IMPACT OF LARGE-SCALE CIRCULATION ON THE INTERDECADAL VARIATIONS OF THE WESTERN NORTH PACIFIC TROPICAL CYCLONE
Abstract: Based on the annual frequency data of tropical cyclones from 1960 to 2005 and by the polynomial fit and statistical analysis, this work has discovered that TC activity in the 46a exhibits significant decadal- scale variability. It has two high frequency periods (HFP) and two low frequency periods (LFP). Significant differences in the number of TCs between HFP and LFP are found in active TC seasons from July to October. Differences of large-scale circulation during HFP and LFP have been investigated with NCEP/NOAA data for the season.
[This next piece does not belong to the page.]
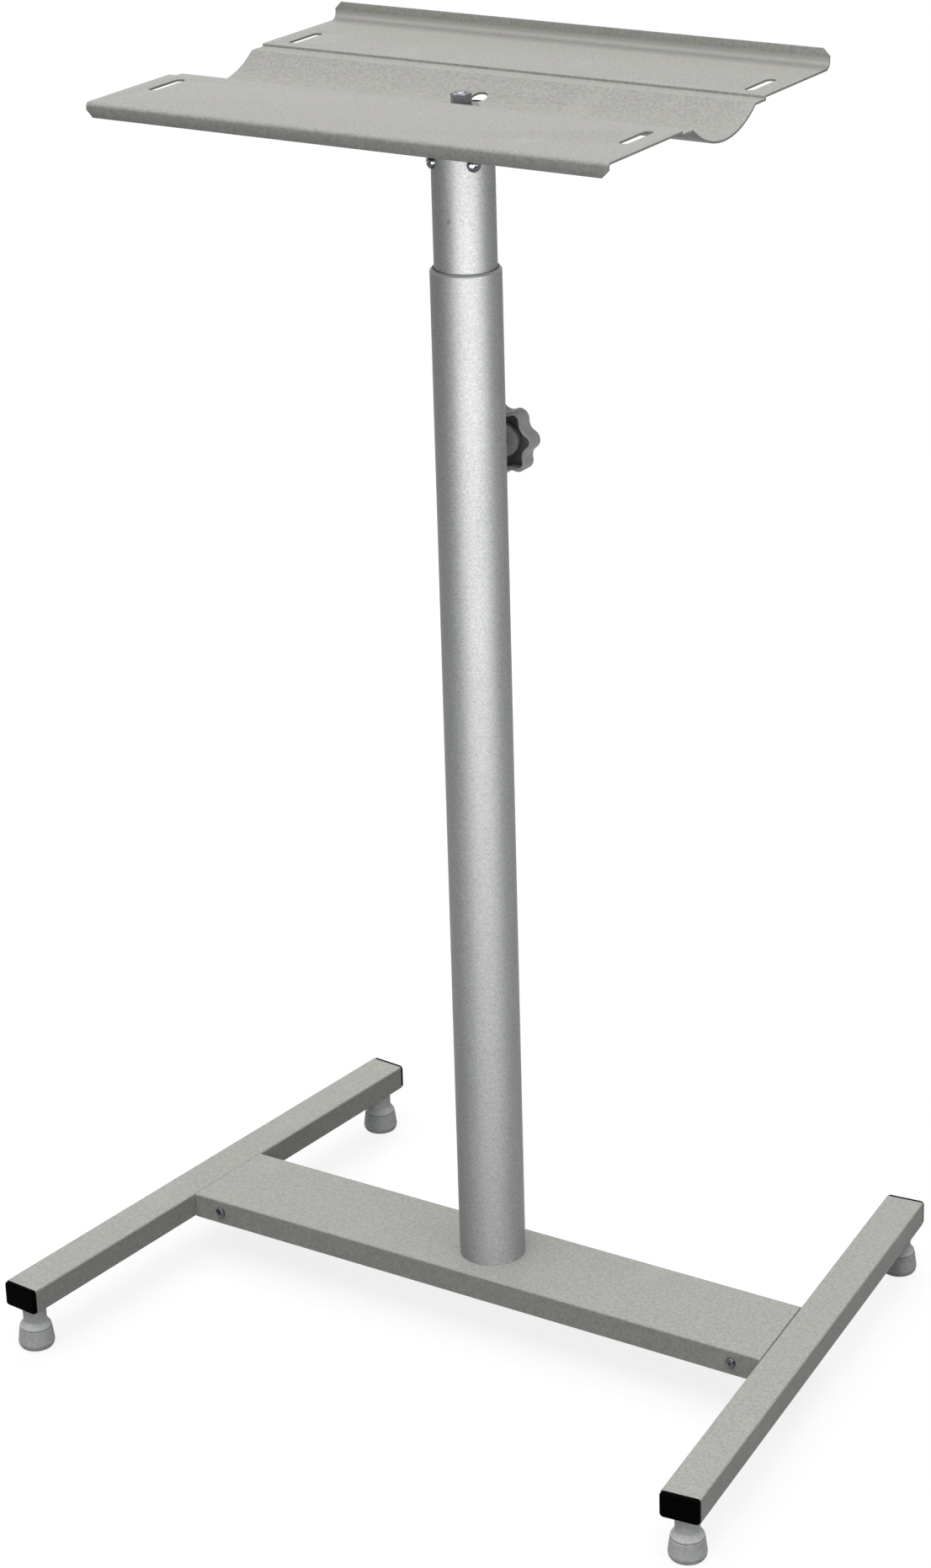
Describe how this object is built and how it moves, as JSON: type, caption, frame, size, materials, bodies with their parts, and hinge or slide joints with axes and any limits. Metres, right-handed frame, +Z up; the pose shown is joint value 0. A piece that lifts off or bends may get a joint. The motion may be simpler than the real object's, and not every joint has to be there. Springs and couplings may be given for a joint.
{
  "type": "portable projector stand",
  "caption": "Projector stand: splayed H-shaped base, telescoping round column with a star clamp knob, and a folded sheet tray with a trough, lips and strap slots.",
  "frame": {"origin": "on the floor under the column's axis", "axes": "+X along the cross beam to the right, +Y to the rear (the side of the knob and the raised lip), +Z up"},
  "size_m": [0.5974, 0.4515, 0.9648],
  "materials": {
    "coated_steel": "fine-grained silver-grey powder coat",
    "satin_aluminium": "satin drawn tube",
    "black_plastic": "smooth moulded black",
    "foot_collar_grey": "moulded grey, satin",
    "foot_rubber_grey": "matt grey",
    "bush_plastic": "smooth light grey",
    "knob_plastic": "moulded grey, satin",
    "zinc_steel": "bright zinc plate"
  },
  "bodies": {
    "base": {"left_rail": "coated_steel", "right_rail": "coated_steel", "cross_beam": "coated_steel", "left_bracket": "coated_steel", "right_bracket": "coated_steel", "column_tube": "satin_aluminium", "base_plug": "satin_aluminium", "base_washer": "zinc_steel", "base_bolt": "zinc_steel", "rim_bush": "bush_plastic", "clamp_boss": "zinc_steel", "left_front_cap": "black_plastic", "left_rear_cap": "black_plastic", "right_front_cap": "black_plastic", "right_rear_cap": "black_plastic", "left_front_foot_collar": "foot_collar_grey", "left_rear_foot_collar": "foot_collar_grey", "right_front_foot_collar": "foot_collar_grey", "right_rear_foot_collar": "foot_collar_grey", "left_front_foot_tip": "foot_rubber_grey", "left_rear_foot_tip": "foot_rubber_grey", "right_front_foot_tip": "foot_rubber_grey", "right_rear_foot_tip": "foot_rubber_grey"},
    "knob": {"star_knob": "knob_plastic", "clamp_stud": "zinc_steel"},
    "carrier": {"slide_bush": "bush_plastic"},
    "mast": {"inner_tube": "satin_aluminium", "top_plug": "satin_aluminium", "tray": "coated_steel", "tray_washer": "zinc_steel", "tray_nut": "zinc_steel", "tray_bolt": "zinc_steel"}
  },
  "joints": [
    {"name": "height_slide", "type": "slide", "parent": "base", "child": "carrier", "axis": [0, 0, 1], "range_m": [-0.06, 0.295]},
    {"name": "tray_swivel", "type": "hinge", "parent": "carrier", "child": "mast", "pos_m": [0, 0, 0.33109], "axis": [0, 0, 1], "continuous": true},
    {"name": "knob_turn", "type": "hinge", "parent": "base", "child": "knob", "pos_m": [0, 0.04, 0.691], "axis": [0, 1, 0], "range_deg": [0, 270]}
  ]
}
In HFP, the condition includes not only higher sea surface temperature,lower sea level pressure, larger divergence of upper air, larger relative vorticity at low levels and smaller vertical shear, but also 500-hPa wind vector being more available for TC activity and moving to western North Pacific, the position of the subtropical anticyclone over the western Pacific shifting more northward,and South Asian Anticyclone at 100-hPa being much smaller than that in LFP. The precipitation of western North Pacific has no clear influence on TC activity.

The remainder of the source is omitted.